The mighty music business is in free fall — it has lost control of radio; retail outlets like Tower Records have shut down; MTV rarely broadcasts music videos; and the once lucrative album market has been overshadowed by downloaded singles, which mainly benefits Apple. "The music business, as a whole, has lost its faith in content," David Geffen, the legendary music mogul, told me recently. "Only 10 years ago, companies wanted to make records, presumably good records, and see if they sold. But panic has set in, and now it's no longer about making music, it's all about how to sell music. And there's no clear answer about how to fix that problem. But I still believe that the top priority at any record company has to be coming up with great music. And for that reason, Sony was very smart to hire Rick."
...
"Until very recently," Rubin told me over lunch at Hugo's, a health-conscious restaurant in Hollywood, "there were a handful of channels in the music business that the gatekeepers controlled. They were radio, Tower Records, MTV, certain mainstream press like Rolling Stone. That's how people found out about new things. Every record company in the industry was built to work that model. There was a time when if you had something that wasn't so good, through muscle and lack of other choices, you could push that not very good product through those channels. And that's how the music business functioned for 50 years. Well, the world has changed. And the industry has not."

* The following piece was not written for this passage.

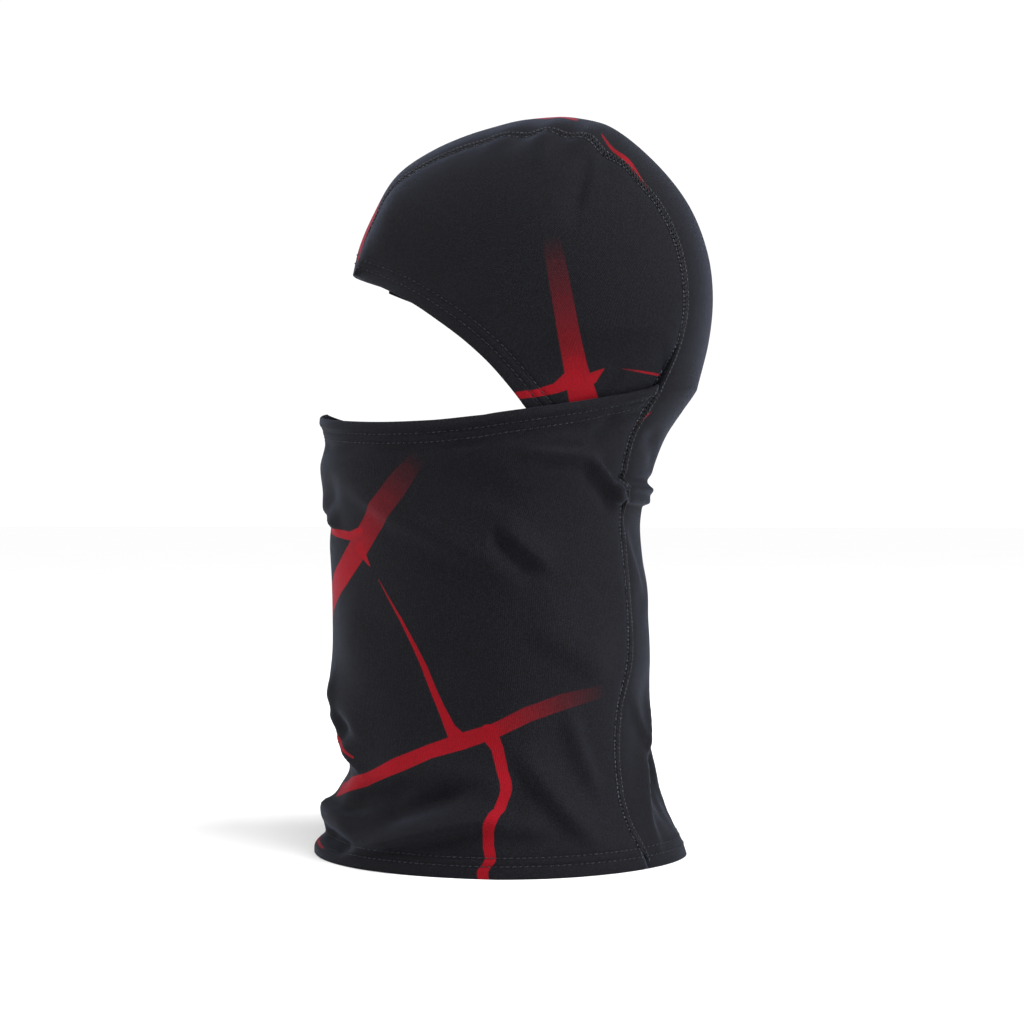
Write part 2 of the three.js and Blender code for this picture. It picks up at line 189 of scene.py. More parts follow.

But then Rubin starts going on about the subscription model being the industry's salvation. I think most people still want to own their music, you know?
I bookmarked that article to read later, but you know I have been reasonably happy with the subscription model. The only irritating bit is the constant negotiation going on behind the scenes that means that my Black Crowes are available one week and not the next. But other than that, as much of a music fan as I am, I seem to be perfectly content between XM & Napster.